Alaska Finance Licensing Guide for Financial Services Businesses

Oct 15, 2025Arnold L.

Alaska Finance Licensing Guide for Financial Services Businesses

Alaska is a practical market for lenders, money services companies, collection agencies, mortgage professionals, and other financial service providers. It is also a regulated market. If your business handles consumer credit, debt collection, mortgage activity, currency exchange, or money movement, you may need one or more state licenses before you begin operating.

For founders, the challenge is usually not just filing one form. It is understanding which activities trigger licensing, setting up the correct legal entity, meeting state filing requirements, and maintaining compliance after approval.
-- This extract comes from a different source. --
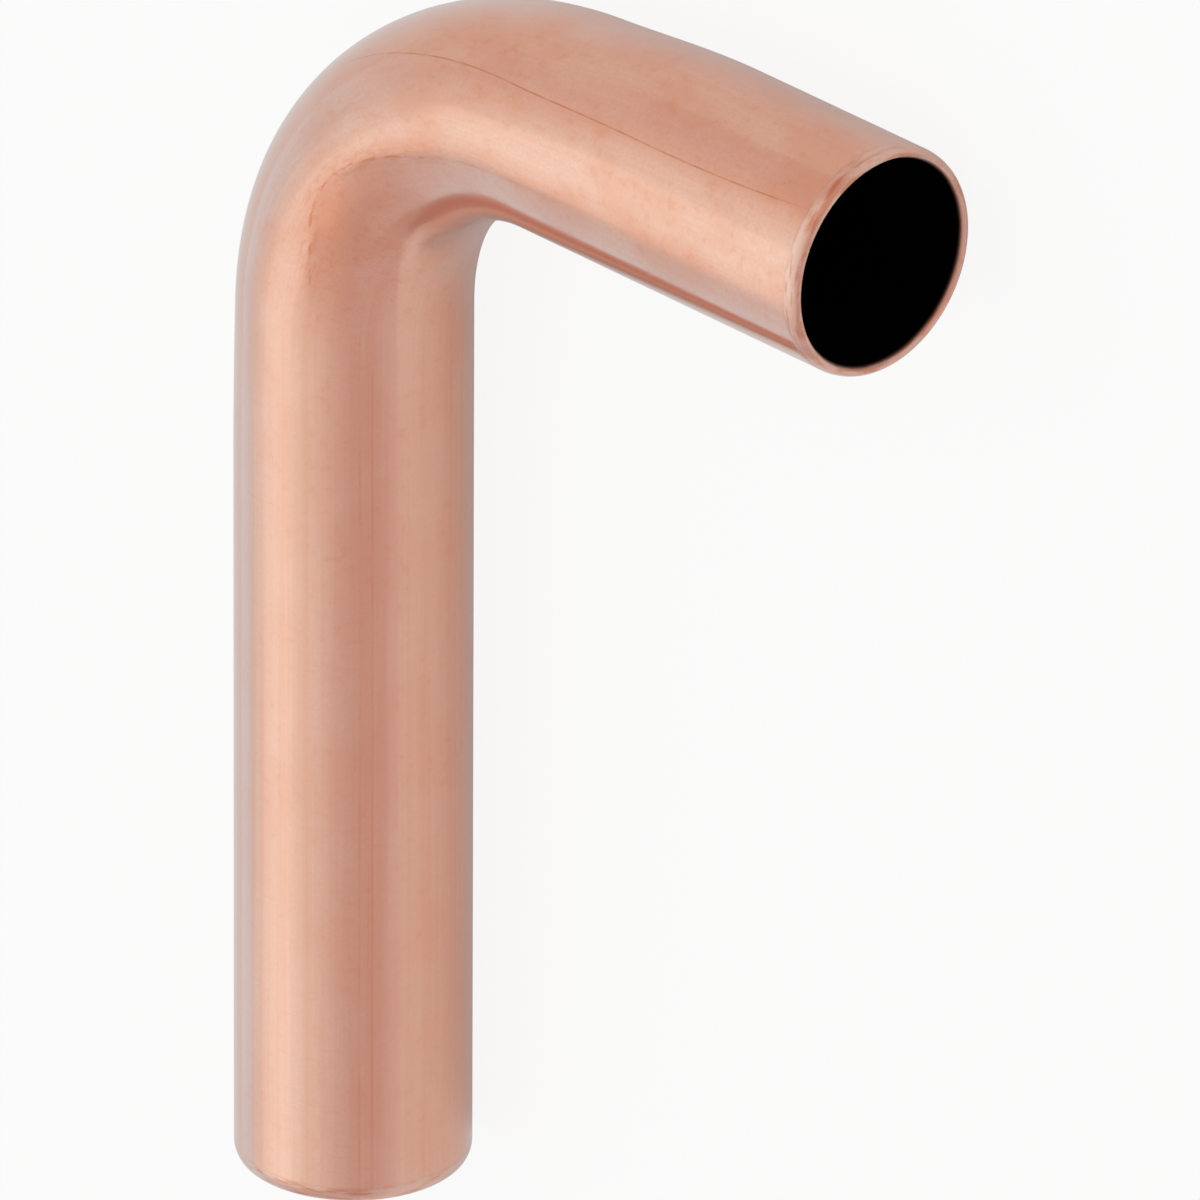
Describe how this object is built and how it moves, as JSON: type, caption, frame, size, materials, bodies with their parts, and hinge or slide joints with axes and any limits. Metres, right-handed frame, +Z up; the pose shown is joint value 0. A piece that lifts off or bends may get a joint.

A well-organized launch reduces delays, avoids avoidable penalties, and makes it easier to expand into additional states later.

This guide explains the main Alaska finance licensing concepts, common license types, typical application requirements, and the ongoing compliance tasks that financial services businesses should build into their operations.

What Triggers Alaska Finance Licensing?

Finance licensing usually depends on what your business actually does, not just how it describes itself. A company may need state authorization if it:

  • Collects consumer or commercial debts
  • Makes, brokers, or services loans
  • Offers mortgage-related services
  • Moves money between parties
  • Exchanges currency
  • Provides certain consumer finance products
  • Acts as a sales finance or installment finance provider

In many cases, a business needs more than one approval. For example, a company that originates loans may also need foreign qualification, a registered agent, and separate consumer finance or mortgage-related approvals depending on its model.

The safest approach is to map each revenue stream to the related regulatory requirement before opening your doors.

Start With the Right Business Structure

Before applying for a financial services license, make sure the business is organized correctly. Alaska regulators will usually expect a company to be properly formed and registered before a license can be issued or maintained.

Choose the legal entity

Most financial services companies operate as a corporation or LLC, but the best structure depends on ownership, tax treatment, financing plans, and risk tolerance. The business entity should match the operational and compliance needs of the license application.

Foreign qualify if you formed the company elsewhere

If the company was formed outside Alaska but will transact business in the state, it may need to register as a foreign entity before licensing. This is especially important for businesses with offices, employees, agents, or regular business activity in Alaska.

Appoint a registered agent

A financial services business needs a reliable registered agent to receive service of process and official state notices. Missing a regulatory notice can create unnecessary compliance risk, especially for businesses that renew annually or update their license information periodically.

Get the operational basics in place

A strong launch file usually includes:

  • A finalized entity name
  • Formation documents
  • EIN confirmation
  • Ownership and management records
  • A business bank account
  • Internal compliance policies
  • Recordkeeping procedures

The more complete the foundation, the easier the licensing process becomes.

Common Alaska Financial Services License Categories

The exact licensing path depends on the service model. Below are the categories most often associated with Alaska finance regulation.

Debt Collection

Debt collection businesses are typically regulated at the state level. If your company collects debts owed to another party, or maintains a branch that does so, expect licensing, ownership disclosure, and compliance obligations tied to collection activity.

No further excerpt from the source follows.